O caminho entre Portugal, Brasil e Cabo Verde.

Caminhar
Edição de autor
8/10 Nos dias que correm, muito se discute sobre a lusofonia e o seu espaço. Há quem acredite que existem arquétipos culturais comuns entre os países em que se fala português só porque partilham códigos linguísticos semelhantes. Depois há os que acham tudo isso um disparate que nos leva a tomadas de decisões aberrantes, como a do acordo ortográfico. Há também quem dedique a vida e todos os seus talentos a celebrar empiricamente esta flutuante ligação entre toda essa gente que se vai entendendo sem traduções. João Pires, músico maioritariamente português, é um desses casos. Como afirmou o reverberante Álvaro de Campos: «Afinal, a melhor maneira de viajar é sentir», e ele viaja, ele viaja muito.

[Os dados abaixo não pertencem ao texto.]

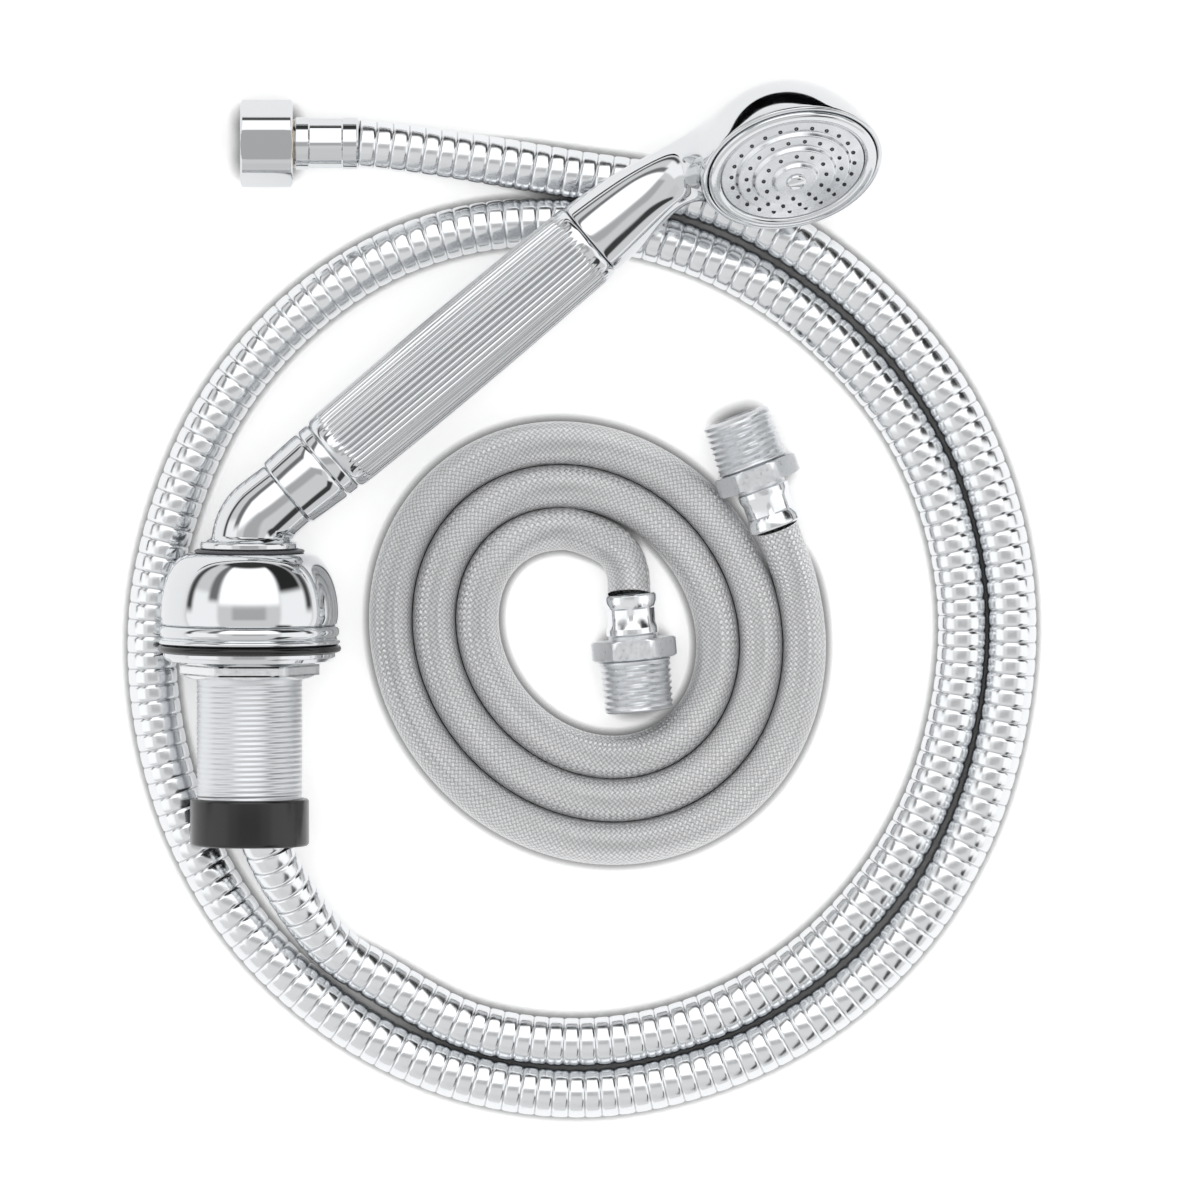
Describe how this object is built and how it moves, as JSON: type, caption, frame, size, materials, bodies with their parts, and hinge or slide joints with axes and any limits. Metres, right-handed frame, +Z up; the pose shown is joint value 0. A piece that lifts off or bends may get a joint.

Em Caminhar, o seu primeiro trabalho em nome próprio, não vem para representar lusofonias, nem espaços imaginários de ligações que outrora foram sem nunca o serem plenamente. João Pires vem para fazer caminho entre três pontos muito específicos: Portugal, Brasil e Cabo Verde, sem descurar o resto do mundo. Caminhar não tem a ver com largar da partida para atingir a meta, caminhar é tão somente viver caminho, e João Pires vive intensamente esse caminho, engarrafa toda a água que separa esses lugares e mata com ela a sede de encontrar rumos que criem novas comunhões, convergências mais fortes que a própria língua, que tende a divergir. Em «A Barca» constrói um começo coeso para atravessar o oceano que se segue, escolhendo para patrono Sassetti, a quem o tema é dedicado. Seguem-se o abrangente «Batuku» e o tema-título «Caminhar», que, através de uma linha simples que se expande em ritmos quentes e se espraia num refrão desaguante, lança definitivamente o ouvinte numa viagem sem retorno. Em seguida e de repente: «Mazurka», aquela composição que todos temos a sensação de já ter ouvido, já que Apolo a dedilhou na sua lira aos nossos sonhos. Em «Batuku II» ouve-se uma das vozes de Graveola e o Lixo Polifónico, José Luis Braga, a vestir a mesma canção com outra alma, e é numa «Estrela» perfeitamente instrumental que o caminhar termina, marcando pelos astros um novo começo. Nas palavras da admirável Brisa “Quem se deixa levar pelo vento, sabe.” e o João sabe que é o vento quem mais viaja. Viajemos nós também com ele.